Cerita Taj Mahal sebenarnya agak sedih. Seorang raja begitu mencintai istrinya dan ketika maut merenggut sang permaisuri, Shah Jahan pun membangun Taj Mahal sebagai bukti cintanya. Namun nasib sang raja sendiri tidaklah baik. Ia dipenjarakan oleh anak yang juga membunuh semua saudara laki-lakinya, lalu menjadi raja terhebat di Kekaisaran Mughal. Sungguh ironis. 

Namun Taj Mahal adalah sebuah keajaiban. Saya masih ingat betul saat saya berjalan menuju ke gerbang depan. Semakin saya mendekat, semakin Taj Mahal terlihat utuh.
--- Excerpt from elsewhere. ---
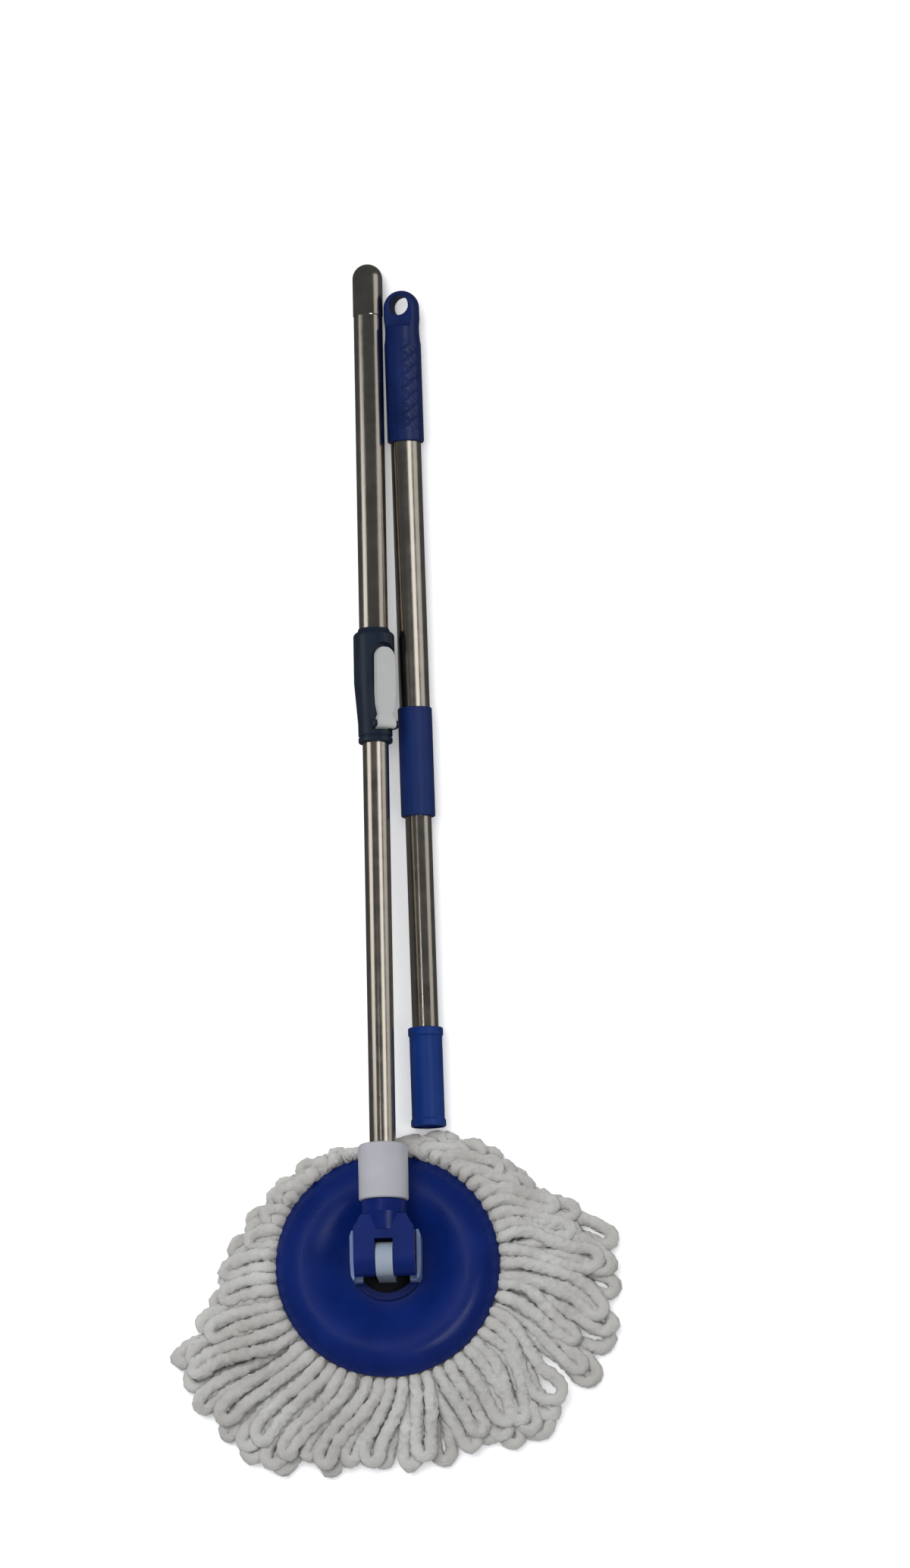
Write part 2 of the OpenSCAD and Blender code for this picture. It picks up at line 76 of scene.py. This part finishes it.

Begitu menakjubkan dan indah, sehingga tanpa sadar saya berdiri cukup lama mengagumi makna yang tersirat dari Taj Mahal: bahwa lama setelah Kekaisaran Mughal lenyap dari muka bumi, Taj Mahal masih berdiri tegak, tak lekang oleh waktu, dan menjadi saksi bisu bagi generasi mendatang tentang sebuah kisah cinta di masa lampau. 

Terpesona oleh Taj Mahal.
Foto oleh Surianto.

Saat kita beranjak pergi, Surianto berkata seperti ini, "setelah kita melihat Taj Mahal, selanjutnya apalagi yang masih berkesan?" Saya yang masih terngiang-ngiang dengan Taj Mahal cenderung setuju dengan ucapannya. Dan kita pun kembali ke hotel dan tidak ke mana-mana lagi setelah melihat sebuah keajaiban dunia. Untuk makan malam, kita menyantap nasi biryani di hotel.

Keesokan paginya, saya menyangka kita langsung ke Jaipur. Ternyata masih ada satu destinasi: Fatehpur Sikri Fort. Kita mencapai tempat tujuan kira-kira satu jam lamanya dari hotel. Lantas pelajaran sejarah pun berlanjut. Kini kita belajar tentang Raja Akbar, kakek Shah Jahan. Sebelum pindah ke Agra, dia dan tiga permaisurinya yang masing-masing beragama Islam, Hindu dan konon Kristen tinggal di sini. Gerbang terakhir yang kita lewati menjulang tinggi dan mengesankan. 

Di depan gerbang Fatehpur Sikri Fort.

Namun segala sesuatu ada akhirnya. Setelah selesai dan pergi dari Fatehpur Sikri Fort, kita meninggalkan Kekaisaran Mughal dan lanjut ke bab berikutnya: Rajasthan, negeri para raja!